Ideally, I'd like to find a nice, mint 12C that's one of the "good old" ones. Unfortunately, I don't know how to tell!



I purchased a new made-in-China HP 12C at Staples, and it is just fine. However, I had to return two before I got this one on the third try. The first two had serious defects in their key action. But Staples is gracious in accepting returns within 30 days.

I had a similar experience buying a slightly older made-in-Malaysia HP 12C on clearance at WalMart. The first one had a slight defect in the action of two keys, but the second one is excellent. Again, WalMart was good about exchanging.

Statistics can do funny things, and it is possible that 99.9% of the new HP 12C's have perfect key action even though 3 out of 5 in my experience were imperfect. But personally I would be hesitant to buy a new HP 12C from anyone who did not provide easy exchange in case of defect.

So far as I can see, the two that I am left with are of very high quality, perhaps almost as good as my 1982 made-in-USA HP 15C. Or maybe I am getting carried away ...


Thanks Tom!

What sort of defects did you have in the calcs? Did the keys not function at all? Did they fail the keyboard test?

3 out of 5, not very good odds I must say, but I'm glad that you found two that function perfectly!



Yes, indeed, it's difficult to find a correct 12C.

I own several of these. I purchased one here on a local auction side that I paid $15 I think. It's a 86 USA made and though it has several scratches it's really solid and works perfectly. I'm using it on a daily basis.

I purchased one 2 years ago on ebay, when the 12C were far less popular, to a PhD. Advertised as mint, I was delighted to see that it had never been used and was very complete in its box, with the pink foam protect slip. Only the box whowed shelf wear.

I do have several other 12c's NIB -unopened that are malaysian made, and these are far worse than my 2 other US mades. Though they are mint, the plastic is not as glossy and the key response seem far softer. I don't like the touch feeling of these, but at least I do have some stock should my other 12c fall apart... or should they reach "leoglyph's " prices on ebay !



I didn't get as far as trying an official keyboard test.
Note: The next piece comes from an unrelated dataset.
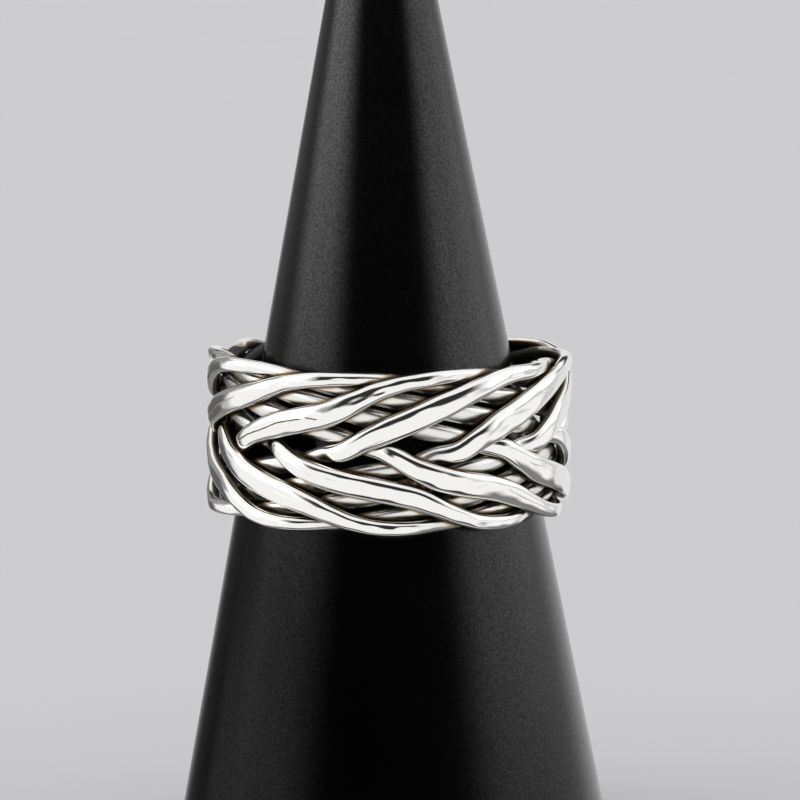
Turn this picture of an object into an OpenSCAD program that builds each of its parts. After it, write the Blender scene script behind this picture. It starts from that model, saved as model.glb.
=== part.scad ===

In fact, I would have to consult the manual to know what that is!

In the first Chinese calc, when I pressed the zero key I could get anywhere from no zeros to four or five depending on how I pressed the key -- or perhaps depending, from all I could tell, on which way the wind was blowing.

In the second Chinese calc, two other number keys gave trouble; I believe one of them was a seven, I forget the other. It was not quite as bad as the first.

As you may guess, by this time I was trying all keys of a new calc for function -- many times -- before accepting it. I would enter a succession of zeros, then ones, etc., clearing the display as necessary before continuing.

In the first Malaysian unit, the trouble was with the blue "g" shift key and the RCL key. If I were not watching the display as I worked, I could feel the key click, but not necessarily have the function work, which caused me consternation in writing programs. The unit was workable, but not really acceptable -- at least from HP. When a prefix key of this sort is pressed, the display will blink when the key is effective; I could press the key, feel the spring, but have no response from the display, and find out that the g-shift or RCL function had not worked. Press the key a different way, and everything would work -- but there was not a reliable relationship between the spring feel and the working.

When I think back to my slide-rule days, to log and trig tables, etc., I can wonder at how spoiled I have become. Think what Ptolemy or Kepler could have done with any of the calculators that I took back! (though they would have preferred one with trig functions!) I would have given most anything in the 1950's to have had that lousy calc with the mis-firing zeros! But Hewlett Packard has led us to expect perfection, and we are disappointed when we no longer find it at first try.